## COLLECTED DATA
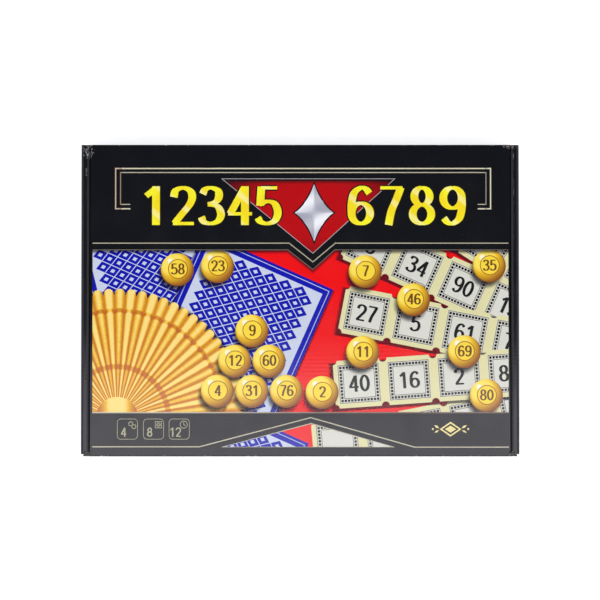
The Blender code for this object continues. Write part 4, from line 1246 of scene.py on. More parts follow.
class BINGO_OT_signs(Operator):
    """Print the rounded signs and the small lozenge ornament on the lid's lower band"""

    bl_idname = "bingo_game.signs"
    bl_label = "Signs"

    def execute(self, context):
        sizes, colours = settings()
        size, small = sizes.icon_size, sizes.icon_size - 1.6 * sizes.hair_line
        digits = numerals(0.15, 0.11, 3)
        shapes = []
        for left, text in zip(SIGN_LEFT, ("4", "8", "12")):
            middle = mm((left, SIGN_MIDDLE))
            shapes.append(between(rounded(size, size, 3 * MM), rounded(small, small, 2.6 * MM)).at(middle))
            shapes.append(number(digits, text, 7.2 * MM, 1.05).at(middle + mm((-3.0, -2.4))))
        tokens = mm([(2.6, 4.2), (5.2, 2.0)]) + mm((SIGN_LEFT[0], SIGN_MIDDLE))
        shapes.append(repeated(between(circle(1.9 * MM, 20), circle(1.35 * MM, 20)), tokens))
        cells = mm([(2.4, 5.0), (5.4, 5.0), (2.4, 2.0), (5.4, 2.0)]) + mm((SIGN_LEFT[1], SIGN_MIDDLE))
        shapes.append(repeated(between(rectangle(2.5 * MM, 2.5 * MM), rectangle(1.6 * MM, 1.6 * MM)), cells))
        dial = mm((SIGN_LEFT[2] + 3.6, SIGN_MIDDLE + 3.6))
        shapes.append(between(circle(3.1 * MM, 28), circle(2.6 * MM, 28)).at(dial))
        shapes.append(ribbon(mm([(0.0, 2.0), (0.0, 0.0), (1.5, -0.9)]), 0.45 * MM).at(dial))
        signs = [shape.inked(colours.sign_ink) for shape in shapes]
        emblem = [between(LOZENGE * mm((9.6, 6.6)), LOZENGE * mm((7.4, 5.0))),
                  filled(LOZENGE * mm((5.0, 3.2)))]
        for side in (-1, 1):
            emblem.append(filled(LOZENGE * mm((2.8, 1.1))).at(mm((side * 12.2, 2.2)), side * 32))
            emblem.append(filled(LOZENGE * mm((2.4, 0.9))).at(mm((side * 12.2, -2.0)), side * -28))
            emblem.append(filled(circle(0.9 * MM, 16)).at(mm((side * 15.6, 0.2))))
        signs += [shape.at(mm(EMBLEM_MIDDLE), scale=(0.9, 0.9)).inked((0.86, 0.72, 0.30)) for shape in emblem]
        lid_print("lid_signs", [(shape, OUTLINE_FILM) for shape in signs], "sign_ink")
        return {"FINISHED"}


# What the box holds: cards, leaflet, discs, and the bag with its drawstring

LOTTO_NUMBERS = ". 12 . 33 . 58 67 . 81 4 . 21 . 46 . 63 75 . 9 . 28 37 49 . . 79 .".split()
BINGO_NUMBERS = ("1 25 42 58 66 15 16 38 51 70 3 28 . 60 62 12 19 44 47 73 7 22 31 55 68").split()
DISC_NUMBERS = "17 42 8 63 29 5 71 36 50 14 88 23 9 66 31".split()
# Millimetres: how deep the discs' faces are sunk, and how thick the paint in them is
DISC_RECESS, PAINT_THICKNESS = 0.8, 0.05
# The turn in degrees from one disc's numeral to the next one's
GOLDEN_ANGLE = 137.5
# Millimetres: a card's bare margin, and the radius of its printed corners
CARD_MARGIN, CARD_CORNER = 1.2, 2.6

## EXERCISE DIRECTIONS
How many of these lines contain "from"? Write only the number.

## COMPLETE ANSWER
2